发布时间：2018-06-07 16:47

本文选题：大数据 + 铁路运维　；参考：《北京交通大学》2017年硕士论文

【摘要】：目前,我们正在处于大数据时代,在铁路运输行业也是这样。我国目前已经在高铁行业进入了世界领先的水平,掌握了许多高速列车的核心技术。在铁路的运维过程中,也已借助先进的传感器技术、数据采集设备和计算机存储设备积累了海量的运维数据。如何对这些海量的数据做分析处理,对铁路的维修维护工作具有重大的意义。面对目前铁路运维数据所呈现的大容量、多样化和积累迅速等特点,传统的数据处理方式已经较难有效处理,其弊端主要体现在耗时长,难以满足运维过程中的实时性需求。因此本论文提出了基于流式处理技术的方案,并应用于铁路运维的数据处理中,解决了目前铁路运维过程中处理大量快速增长的数据时耗时较长的问题。本论文调研了当前铁路运维数据的特征,并对流式处理技术和传统处理技术的差异进行比较,提出基于流式框架的数据处理方案。在此基础上,本文实现了基于Spark Streaming框架的铁路通信光纤监测日志文件的流式处理系统,深入研究了 concurrentJobs,batchDuration等参数对处理性能的影响,并对系统进行了优化。本论文主要进行了以下几个方面的工作:(1)在分析了流式处理计算框架的核心技术的基础上,根据当前铁路运维过程中的数据特征和处理需求,提出了基于流式框架的解决方案。目前,铁路行业的流式数据增长迅速,然而铁路运维过程中仍采用传统的数据处理技术开展应用分析,数据处理的时效性不强。对此本文提出了基于流式处理技术的方案,解决了传统处理技术在应对大量快速增长的数据时处理时间较长的问题。

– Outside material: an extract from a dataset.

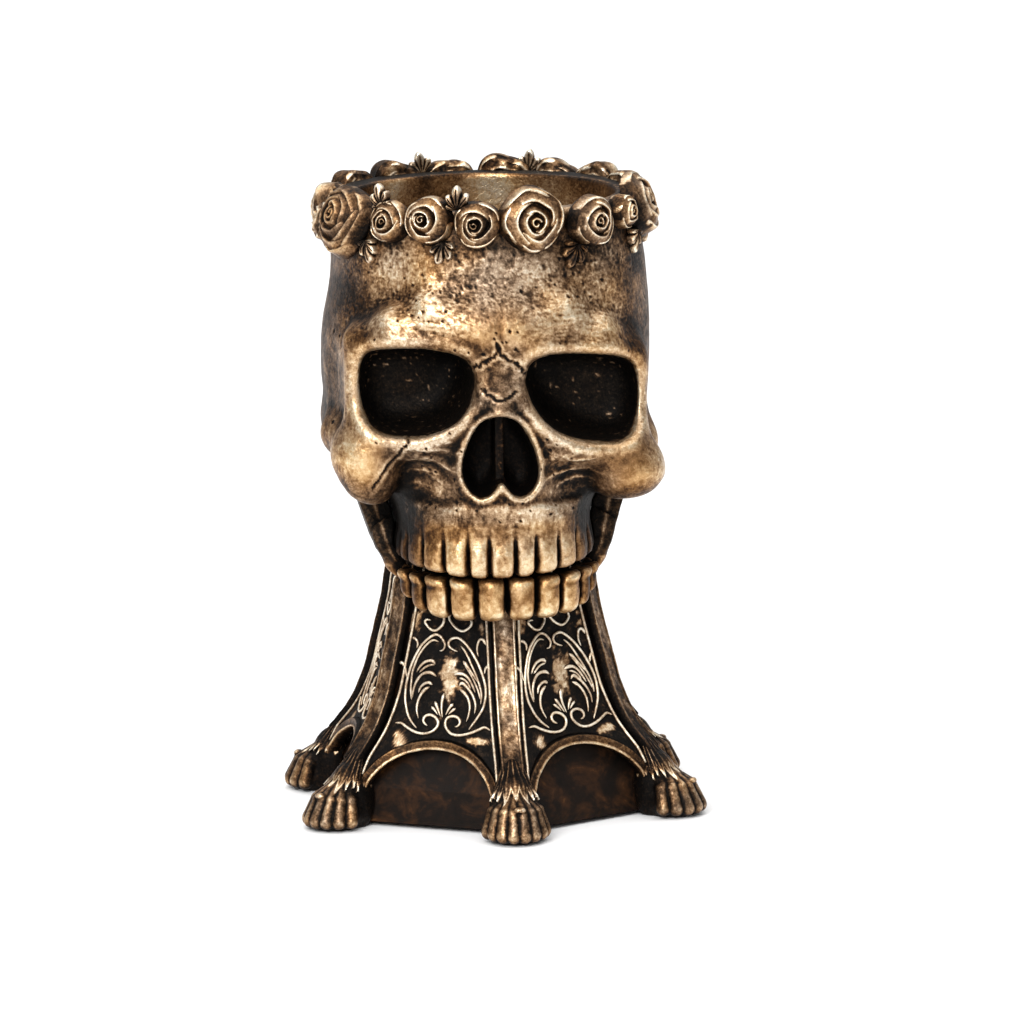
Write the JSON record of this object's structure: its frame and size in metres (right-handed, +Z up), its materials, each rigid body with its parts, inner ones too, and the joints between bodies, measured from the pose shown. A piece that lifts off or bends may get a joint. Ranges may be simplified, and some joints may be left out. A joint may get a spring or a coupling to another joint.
{
  "type": "skull vase",
  "caption": "Hollow skull vase with a crown of roses, standing on a flared six-sided pedestal with scroll panels, arches and claw feet.",
  "frame": {"origin": "on the floor under the vertical axis of the pedestal", "axes": "+Z up, the face looks along -Y, +X to the right of someone looking at the face"},
  "size_m": [0.1278, 0.144, 0.2019],
  "materials": {
    "antique_bronze": "satin",
    "aged_bronze": "satin",
    "bright_bronze": "satin"
  },
  "bodies": {
    "root": {"pedestal_core": "aged_bronze", "skull_vessel": "antique_bronze", "lower_jaw": "antique_bronze", "corner_rib_1": "antique_bronze", "claw_foot_1": "bright_bronze", "scroll_panel_1": "aged_bronze", "arch_moulding_1": "antique_bronze", "corner_rib_2": "antique_bronze", "claw_foot_2": "bright_bronze", "scroll_panel_2": "aged_bronze", "arch_moulding_2": "antique_bronze", "corner_rib_3": "antique_bronze", "claw_foot_3": "bright_bronze", "scroll_panel_3": "aged_bronze", "arch_moulding_3": "antique_bronze", "corner_rib_4": "antique_bronze", "claw_foot_4": "bright_bronze", "scroll_panel_4": "aged_bronze", "arch_moulding_4": "antique_bronze", "corner_rib_5": "antique_bronze", "claw_foot_5": "bright_bronze", "scroll_panel_5": "aged_bronze", "arch_moulding_5": "antique_bronze", "corner_rib_6": "antique_bronze", "claw_foot_6": "bright_bronze", "scroll_panel_6": "aged_bronze", "arch_moulding_6": "antique_bronze", "rose_01": "antique_bronze", "rose_02": "antique_bronze", "rose_03": "antique_bronze", "rose_04": "antique_bronze", "rose_05": "antique_bronze", "rose_06": "antique_bronze", "rose_07": "antique_bronze", "rose_08": "antique_bronze", "rose_09": "antique_bronze", "rose_10": "antique_bronze", "rose_11": "antique_bronze", "rose_12": "antique_bronze", "rose_13": "antique_bronze", "rose_14": "antique_bronze", "rose_15": "antique_bronze", "rose_16": "antique_bronze", "rose_17": "antique_bronze", "rose_18": "antique_bronze", "leaf_01": "bright_bronze", "leaf_02": "bright_bronze", "leaf_03": "bright_bronze", "leaf_04": "bright_bronze", "leaf_05": "bright_bronze", "leaf_06": "bright_bronze", "leaf_07": "bright_bronze", "leaf_08": "bright_bronze", "leaf_09": "bright_bronze", "leaf_10": "bright_bronze", "leaf_11": "bright_bronze", "leaf_12": "bright_bronze", "leaf_13": "bright_bronze", "leaf_14": "bright_bronze"}
  },
  "joints": []
}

实验表明流处理方式与传统的处理方式相比在时效性上有很大的提升。(2)设计并实现了基于Spark Streaming的光纤监测日志数据处理系统。首先搭建了分布式流处理实验环境。然后利用流式处理框架对日志文件进行基于内存的分布式处理,提取日志文件中的关键字段并保存在数据仓库中。最后利用交互式查询工具对提取出的数据进行业务分析。(3)在(2)工作的基础上,对基于Spark Streaming的流式处理系统进行了优化,提升了系统的性能。具体地,首先在架构上整合了分布式消息队列Kafka,实现了数据读入过程的并行化;接着针对Spark Streaming的concurrentJobs,batchDuration等参数进行了优化,提升了日志数据的处理效率。本文对所提出的流式处理方案进行实验验证,实验数据采用生产环境中所积累的光纤监测日志数据,分别设计不同实验并与传统的数据处理方式进行了对比。实验结果表明,本文所提出的方案能够更快速地完成日志文件的处理,并且分布式的系统架构具有很好的扩展性,系统性能随着节点数量的增加会有进一步的提升。本论文所实现的流式处理系统满足了运维中的时效性需求,能够快速地处理运维过程中积累的数据,提高了铁路运维中数据处理的效率。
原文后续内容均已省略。